The Compliance Moat: Why COIN's Regulatory Headaches Are Actually Bullish

I'm going contrarian here: the underage gambling lawsuit hitting Coinbase isn't a bug, it's a feature. While the market sees regulatory scrutiny as bearish noise, I see it as validation of Coinbase's transformation into crypto's compliance fortress. Every lawsuit, every regulatory challenge, every privacy debate strengthens COIN's moat while competitors scramble to catch up.

The Paradox of Transparency

CZ's warning about crypto being "too transparent" crystallizes a fundamental shift happening in our space. While privacy advocates worry about surveillance, institutional players are quietly celebrating the transparency that makes crypto auditable and regulatorily compliant.

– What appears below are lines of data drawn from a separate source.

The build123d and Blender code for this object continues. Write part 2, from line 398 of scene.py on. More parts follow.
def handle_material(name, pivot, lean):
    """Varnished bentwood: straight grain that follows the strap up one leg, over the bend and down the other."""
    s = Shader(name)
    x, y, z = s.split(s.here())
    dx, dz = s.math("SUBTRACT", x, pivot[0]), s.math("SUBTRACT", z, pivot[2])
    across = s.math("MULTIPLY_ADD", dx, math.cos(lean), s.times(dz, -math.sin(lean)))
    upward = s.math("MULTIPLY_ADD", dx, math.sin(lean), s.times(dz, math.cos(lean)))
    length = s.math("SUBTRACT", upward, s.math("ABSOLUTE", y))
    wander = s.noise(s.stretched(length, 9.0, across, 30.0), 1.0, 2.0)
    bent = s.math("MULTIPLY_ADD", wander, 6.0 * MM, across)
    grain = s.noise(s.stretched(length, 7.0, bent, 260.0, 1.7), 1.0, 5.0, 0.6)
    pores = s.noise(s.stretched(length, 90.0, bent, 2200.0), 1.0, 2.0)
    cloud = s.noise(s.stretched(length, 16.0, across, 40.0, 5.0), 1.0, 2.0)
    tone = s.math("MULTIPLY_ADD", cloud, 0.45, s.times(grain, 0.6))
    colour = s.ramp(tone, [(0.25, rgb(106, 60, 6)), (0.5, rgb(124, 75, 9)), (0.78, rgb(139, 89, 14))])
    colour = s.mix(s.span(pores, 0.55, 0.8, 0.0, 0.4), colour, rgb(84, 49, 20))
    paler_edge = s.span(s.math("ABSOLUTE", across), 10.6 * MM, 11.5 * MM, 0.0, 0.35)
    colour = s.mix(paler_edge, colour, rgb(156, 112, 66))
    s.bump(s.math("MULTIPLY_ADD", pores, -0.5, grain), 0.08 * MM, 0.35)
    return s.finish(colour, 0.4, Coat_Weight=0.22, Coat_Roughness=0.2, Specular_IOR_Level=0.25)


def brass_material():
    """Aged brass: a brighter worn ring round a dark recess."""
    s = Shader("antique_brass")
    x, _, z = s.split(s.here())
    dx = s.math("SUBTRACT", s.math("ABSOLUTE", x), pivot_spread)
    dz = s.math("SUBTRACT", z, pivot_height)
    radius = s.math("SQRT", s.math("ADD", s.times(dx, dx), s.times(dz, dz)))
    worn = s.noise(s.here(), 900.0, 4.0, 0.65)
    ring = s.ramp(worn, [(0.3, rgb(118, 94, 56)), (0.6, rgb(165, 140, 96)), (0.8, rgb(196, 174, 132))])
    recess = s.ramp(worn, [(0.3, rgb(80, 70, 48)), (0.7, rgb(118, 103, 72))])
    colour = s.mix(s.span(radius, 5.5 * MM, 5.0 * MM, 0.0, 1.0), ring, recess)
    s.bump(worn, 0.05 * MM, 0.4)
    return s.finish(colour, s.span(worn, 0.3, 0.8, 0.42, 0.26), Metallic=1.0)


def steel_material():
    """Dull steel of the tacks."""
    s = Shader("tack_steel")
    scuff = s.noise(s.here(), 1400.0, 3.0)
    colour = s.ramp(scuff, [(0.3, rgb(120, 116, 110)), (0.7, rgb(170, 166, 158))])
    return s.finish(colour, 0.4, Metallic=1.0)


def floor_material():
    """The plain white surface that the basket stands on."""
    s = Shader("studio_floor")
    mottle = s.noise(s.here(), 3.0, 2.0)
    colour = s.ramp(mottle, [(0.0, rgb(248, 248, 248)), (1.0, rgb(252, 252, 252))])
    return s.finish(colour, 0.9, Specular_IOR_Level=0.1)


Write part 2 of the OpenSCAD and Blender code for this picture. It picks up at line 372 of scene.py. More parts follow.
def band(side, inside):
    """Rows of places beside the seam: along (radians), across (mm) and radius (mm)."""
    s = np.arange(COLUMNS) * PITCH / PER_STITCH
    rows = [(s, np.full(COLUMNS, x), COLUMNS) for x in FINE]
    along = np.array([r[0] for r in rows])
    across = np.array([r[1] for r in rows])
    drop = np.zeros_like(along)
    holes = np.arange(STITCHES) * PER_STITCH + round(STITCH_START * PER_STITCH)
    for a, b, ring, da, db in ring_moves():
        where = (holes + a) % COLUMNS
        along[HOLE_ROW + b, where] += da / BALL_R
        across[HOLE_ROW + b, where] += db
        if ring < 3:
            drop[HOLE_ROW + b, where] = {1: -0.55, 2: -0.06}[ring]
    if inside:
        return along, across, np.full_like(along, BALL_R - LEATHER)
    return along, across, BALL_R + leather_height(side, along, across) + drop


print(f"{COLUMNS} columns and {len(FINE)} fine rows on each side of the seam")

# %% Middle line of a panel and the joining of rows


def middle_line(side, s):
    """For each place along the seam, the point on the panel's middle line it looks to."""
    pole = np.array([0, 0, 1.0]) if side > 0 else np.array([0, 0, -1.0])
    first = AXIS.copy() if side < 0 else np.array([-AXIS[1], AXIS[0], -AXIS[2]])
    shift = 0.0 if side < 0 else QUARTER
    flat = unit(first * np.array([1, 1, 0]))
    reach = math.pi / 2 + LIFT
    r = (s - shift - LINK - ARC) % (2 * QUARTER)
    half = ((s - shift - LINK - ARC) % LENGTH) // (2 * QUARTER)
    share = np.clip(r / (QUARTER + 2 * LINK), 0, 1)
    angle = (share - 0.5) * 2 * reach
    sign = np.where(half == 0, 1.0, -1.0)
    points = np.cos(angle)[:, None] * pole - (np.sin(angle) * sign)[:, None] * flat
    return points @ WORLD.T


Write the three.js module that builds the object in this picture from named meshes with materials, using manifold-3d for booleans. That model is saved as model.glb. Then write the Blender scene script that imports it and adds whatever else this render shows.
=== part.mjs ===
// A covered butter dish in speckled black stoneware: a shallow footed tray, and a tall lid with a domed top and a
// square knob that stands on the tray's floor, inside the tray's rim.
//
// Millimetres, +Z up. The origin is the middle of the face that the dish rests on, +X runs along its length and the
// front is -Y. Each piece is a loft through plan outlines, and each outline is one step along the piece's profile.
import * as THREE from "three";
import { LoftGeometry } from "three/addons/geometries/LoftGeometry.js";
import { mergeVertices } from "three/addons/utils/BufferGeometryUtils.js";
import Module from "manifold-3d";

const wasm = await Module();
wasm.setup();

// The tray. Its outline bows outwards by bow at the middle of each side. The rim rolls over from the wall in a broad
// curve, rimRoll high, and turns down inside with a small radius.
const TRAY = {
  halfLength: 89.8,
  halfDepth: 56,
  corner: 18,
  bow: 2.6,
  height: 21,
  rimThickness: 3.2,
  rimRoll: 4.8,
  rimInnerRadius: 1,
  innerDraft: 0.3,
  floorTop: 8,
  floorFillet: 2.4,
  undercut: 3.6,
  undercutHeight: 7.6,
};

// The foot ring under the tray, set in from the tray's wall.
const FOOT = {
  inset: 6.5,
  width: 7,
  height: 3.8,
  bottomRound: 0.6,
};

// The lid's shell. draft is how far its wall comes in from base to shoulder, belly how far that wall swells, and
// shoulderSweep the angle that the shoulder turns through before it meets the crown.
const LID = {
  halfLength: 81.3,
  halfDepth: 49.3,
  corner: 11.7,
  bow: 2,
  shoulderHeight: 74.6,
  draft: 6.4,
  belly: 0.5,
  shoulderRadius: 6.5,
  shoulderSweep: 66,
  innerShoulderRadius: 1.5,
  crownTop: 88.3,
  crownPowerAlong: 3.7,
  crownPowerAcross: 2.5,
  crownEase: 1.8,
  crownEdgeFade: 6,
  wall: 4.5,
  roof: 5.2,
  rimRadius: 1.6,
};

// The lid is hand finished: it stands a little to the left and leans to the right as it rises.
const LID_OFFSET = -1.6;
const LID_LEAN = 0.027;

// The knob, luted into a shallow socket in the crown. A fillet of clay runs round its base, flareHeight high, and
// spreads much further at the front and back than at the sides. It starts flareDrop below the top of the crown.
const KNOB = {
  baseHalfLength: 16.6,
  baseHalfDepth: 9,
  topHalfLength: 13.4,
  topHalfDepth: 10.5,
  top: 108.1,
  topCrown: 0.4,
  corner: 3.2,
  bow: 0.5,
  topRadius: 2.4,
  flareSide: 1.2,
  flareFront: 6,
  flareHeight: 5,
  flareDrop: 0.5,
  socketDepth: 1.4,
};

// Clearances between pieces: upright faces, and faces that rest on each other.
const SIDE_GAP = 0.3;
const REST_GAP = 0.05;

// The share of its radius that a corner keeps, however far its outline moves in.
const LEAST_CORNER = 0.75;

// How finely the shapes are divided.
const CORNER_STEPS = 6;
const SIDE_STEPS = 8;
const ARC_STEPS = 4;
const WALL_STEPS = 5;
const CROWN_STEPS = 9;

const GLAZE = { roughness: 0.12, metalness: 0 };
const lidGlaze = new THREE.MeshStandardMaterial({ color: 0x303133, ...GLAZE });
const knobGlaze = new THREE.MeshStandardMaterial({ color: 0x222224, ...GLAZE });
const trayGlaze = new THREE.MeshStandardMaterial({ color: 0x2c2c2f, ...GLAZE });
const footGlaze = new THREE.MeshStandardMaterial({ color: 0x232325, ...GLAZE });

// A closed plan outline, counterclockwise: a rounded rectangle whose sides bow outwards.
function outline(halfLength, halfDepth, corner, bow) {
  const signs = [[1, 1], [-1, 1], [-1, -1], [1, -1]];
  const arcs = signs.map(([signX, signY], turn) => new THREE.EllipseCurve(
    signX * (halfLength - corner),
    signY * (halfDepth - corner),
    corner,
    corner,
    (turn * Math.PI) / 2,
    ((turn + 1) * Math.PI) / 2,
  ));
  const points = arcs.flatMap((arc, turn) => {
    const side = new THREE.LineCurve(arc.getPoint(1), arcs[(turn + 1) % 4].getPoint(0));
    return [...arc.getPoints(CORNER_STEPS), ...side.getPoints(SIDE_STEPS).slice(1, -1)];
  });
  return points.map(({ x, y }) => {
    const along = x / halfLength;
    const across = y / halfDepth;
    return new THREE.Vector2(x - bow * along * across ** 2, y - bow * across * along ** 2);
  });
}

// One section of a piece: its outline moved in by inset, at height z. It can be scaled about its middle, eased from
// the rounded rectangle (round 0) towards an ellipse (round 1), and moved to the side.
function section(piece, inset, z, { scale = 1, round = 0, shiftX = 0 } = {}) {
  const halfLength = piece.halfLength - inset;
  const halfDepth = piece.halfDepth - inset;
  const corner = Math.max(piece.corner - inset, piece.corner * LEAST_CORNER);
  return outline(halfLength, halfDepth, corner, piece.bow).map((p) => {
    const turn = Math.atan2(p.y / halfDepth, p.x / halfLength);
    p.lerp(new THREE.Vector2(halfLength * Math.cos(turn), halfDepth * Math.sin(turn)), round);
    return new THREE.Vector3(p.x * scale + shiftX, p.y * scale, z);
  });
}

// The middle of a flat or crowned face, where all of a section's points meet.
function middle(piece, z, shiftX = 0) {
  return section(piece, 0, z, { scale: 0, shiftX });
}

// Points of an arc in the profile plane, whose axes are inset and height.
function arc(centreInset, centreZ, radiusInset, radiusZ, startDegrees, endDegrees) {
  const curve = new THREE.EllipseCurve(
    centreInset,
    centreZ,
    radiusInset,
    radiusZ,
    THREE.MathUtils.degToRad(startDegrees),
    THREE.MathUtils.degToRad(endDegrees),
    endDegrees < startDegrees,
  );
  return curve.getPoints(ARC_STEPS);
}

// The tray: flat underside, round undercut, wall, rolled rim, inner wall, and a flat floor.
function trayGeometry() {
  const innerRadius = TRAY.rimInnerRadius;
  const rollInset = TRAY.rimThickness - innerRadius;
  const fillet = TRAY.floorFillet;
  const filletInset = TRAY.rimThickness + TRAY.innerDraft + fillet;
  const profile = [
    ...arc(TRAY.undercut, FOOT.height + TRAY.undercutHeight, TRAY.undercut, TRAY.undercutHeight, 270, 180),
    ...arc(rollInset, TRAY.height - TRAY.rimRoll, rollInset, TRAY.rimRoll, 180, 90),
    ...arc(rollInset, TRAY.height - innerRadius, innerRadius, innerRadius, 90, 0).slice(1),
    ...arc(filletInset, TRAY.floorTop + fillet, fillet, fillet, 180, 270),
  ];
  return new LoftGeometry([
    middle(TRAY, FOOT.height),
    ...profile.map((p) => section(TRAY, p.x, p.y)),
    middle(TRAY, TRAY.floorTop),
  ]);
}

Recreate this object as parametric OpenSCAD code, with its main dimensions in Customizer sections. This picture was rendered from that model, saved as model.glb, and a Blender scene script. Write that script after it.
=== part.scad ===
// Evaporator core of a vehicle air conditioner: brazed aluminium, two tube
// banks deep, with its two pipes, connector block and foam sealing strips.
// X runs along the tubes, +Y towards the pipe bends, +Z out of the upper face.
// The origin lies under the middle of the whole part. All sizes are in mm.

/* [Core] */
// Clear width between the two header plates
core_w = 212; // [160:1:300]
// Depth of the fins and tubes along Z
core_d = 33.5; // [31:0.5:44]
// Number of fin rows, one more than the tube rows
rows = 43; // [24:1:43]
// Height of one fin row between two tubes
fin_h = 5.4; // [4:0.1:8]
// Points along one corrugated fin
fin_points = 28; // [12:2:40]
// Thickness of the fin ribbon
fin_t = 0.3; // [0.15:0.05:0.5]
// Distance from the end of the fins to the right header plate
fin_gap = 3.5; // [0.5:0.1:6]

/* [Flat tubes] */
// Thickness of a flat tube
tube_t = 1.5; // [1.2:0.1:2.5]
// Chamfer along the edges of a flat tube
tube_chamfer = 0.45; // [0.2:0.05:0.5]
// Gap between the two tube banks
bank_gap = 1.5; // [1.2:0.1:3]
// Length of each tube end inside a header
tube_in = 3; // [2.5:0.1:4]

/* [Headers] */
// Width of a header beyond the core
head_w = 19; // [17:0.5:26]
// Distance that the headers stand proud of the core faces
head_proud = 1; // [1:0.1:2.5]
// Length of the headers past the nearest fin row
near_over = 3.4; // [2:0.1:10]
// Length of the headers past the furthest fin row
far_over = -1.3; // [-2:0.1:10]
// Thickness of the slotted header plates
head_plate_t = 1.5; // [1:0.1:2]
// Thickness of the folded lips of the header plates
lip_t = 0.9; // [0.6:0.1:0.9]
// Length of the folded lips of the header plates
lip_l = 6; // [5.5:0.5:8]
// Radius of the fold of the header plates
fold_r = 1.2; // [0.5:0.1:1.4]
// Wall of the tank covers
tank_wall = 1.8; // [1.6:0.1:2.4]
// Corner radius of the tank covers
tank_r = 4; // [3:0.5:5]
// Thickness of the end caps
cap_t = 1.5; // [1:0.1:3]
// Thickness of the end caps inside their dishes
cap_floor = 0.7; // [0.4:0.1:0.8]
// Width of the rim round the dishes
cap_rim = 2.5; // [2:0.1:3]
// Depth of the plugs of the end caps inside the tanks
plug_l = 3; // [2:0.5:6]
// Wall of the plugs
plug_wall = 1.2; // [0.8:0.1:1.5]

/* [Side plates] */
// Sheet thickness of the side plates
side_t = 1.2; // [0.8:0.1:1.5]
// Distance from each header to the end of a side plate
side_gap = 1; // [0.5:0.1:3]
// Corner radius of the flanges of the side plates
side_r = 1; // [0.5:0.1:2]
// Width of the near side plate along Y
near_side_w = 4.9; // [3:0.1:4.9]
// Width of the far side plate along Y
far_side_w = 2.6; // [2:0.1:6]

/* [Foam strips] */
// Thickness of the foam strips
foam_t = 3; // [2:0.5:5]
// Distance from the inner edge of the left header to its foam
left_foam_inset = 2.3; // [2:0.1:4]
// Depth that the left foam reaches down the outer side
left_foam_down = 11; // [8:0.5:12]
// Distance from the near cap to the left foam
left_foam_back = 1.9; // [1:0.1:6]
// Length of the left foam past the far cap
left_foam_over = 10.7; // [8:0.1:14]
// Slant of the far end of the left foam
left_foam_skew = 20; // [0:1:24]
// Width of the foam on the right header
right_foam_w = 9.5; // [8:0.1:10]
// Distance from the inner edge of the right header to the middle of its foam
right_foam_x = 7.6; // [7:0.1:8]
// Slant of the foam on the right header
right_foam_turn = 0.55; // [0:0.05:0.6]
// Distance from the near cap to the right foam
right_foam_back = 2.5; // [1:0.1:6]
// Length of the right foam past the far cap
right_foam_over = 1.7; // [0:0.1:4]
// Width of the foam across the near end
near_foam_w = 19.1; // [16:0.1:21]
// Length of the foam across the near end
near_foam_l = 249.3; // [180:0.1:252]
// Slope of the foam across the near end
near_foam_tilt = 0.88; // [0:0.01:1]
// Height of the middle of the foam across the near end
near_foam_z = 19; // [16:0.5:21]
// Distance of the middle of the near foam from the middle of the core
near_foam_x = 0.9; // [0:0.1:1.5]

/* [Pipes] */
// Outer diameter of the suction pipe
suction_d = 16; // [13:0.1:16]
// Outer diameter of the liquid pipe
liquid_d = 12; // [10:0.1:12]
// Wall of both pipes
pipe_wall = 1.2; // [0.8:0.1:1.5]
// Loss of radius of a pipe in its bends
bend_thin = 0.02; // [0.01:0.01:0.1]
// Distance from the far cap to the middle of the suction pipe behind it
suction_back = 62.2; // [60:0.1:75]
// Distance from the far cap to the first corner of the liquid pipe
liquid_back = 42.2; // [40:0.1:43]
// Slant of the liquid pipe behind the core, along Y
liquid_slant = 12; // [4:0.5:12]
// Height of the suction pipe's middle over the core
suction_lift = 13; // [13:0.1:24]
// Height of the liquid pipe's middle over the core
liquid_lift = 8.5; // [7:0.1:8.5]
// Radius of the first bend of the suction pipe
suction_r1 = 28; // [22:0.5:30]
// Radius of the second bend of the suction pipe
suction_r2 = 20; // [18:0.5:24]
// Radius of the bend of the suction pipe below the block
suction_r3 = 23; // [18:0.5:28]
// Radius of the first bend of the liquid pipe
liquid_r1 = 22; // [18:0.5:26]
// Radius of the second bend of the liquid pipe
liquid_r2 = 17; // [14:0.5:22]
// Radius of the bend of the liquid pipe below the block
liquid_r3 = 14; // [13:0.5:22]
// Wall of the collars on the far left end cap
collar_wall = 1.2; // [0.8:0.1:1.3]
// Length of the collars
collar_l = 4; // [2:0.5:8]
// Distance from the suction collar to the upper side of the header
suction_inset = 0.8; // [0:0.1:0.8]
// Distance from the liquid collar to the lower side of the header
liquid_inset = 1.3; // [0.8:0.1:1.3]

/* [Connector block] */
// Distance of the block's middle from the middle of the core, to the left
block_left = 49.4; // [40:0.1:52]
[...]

This isn't just philosophical positioning, it's business reality.

Coinbase processed $75 billion in trading volume last quarter, down from peaks but still representing massive institutional adoption. The key insight? Every dollar of that volume came with full KYC/AML compliance, transaction monitoring, and regulatory reporting. Compare that to the shadow banking system of offshore exchanges where compliance is optional and transparency is accidental.

The underage gambling lawsuit is actually proof of concept. When regulators want accountability in crypto, they don't go after decentralized protocols or offshore exchanges. They go after Coinbase because they know COIN has the infrastructure, documentation, and legal standing to respond. That's not weakness, that's market positioning.

Australia: The Canary in the Coal Mine

Coinbase's Australian Financial Services License approval is more significant than the market realizes. Australia isn't just another jurisdiction, it's a regulatory testing ground for the Western world's approach to crypto oversight. The AFSL represents 18 months of regulatory navigation, compliance building, and institutional relationship development.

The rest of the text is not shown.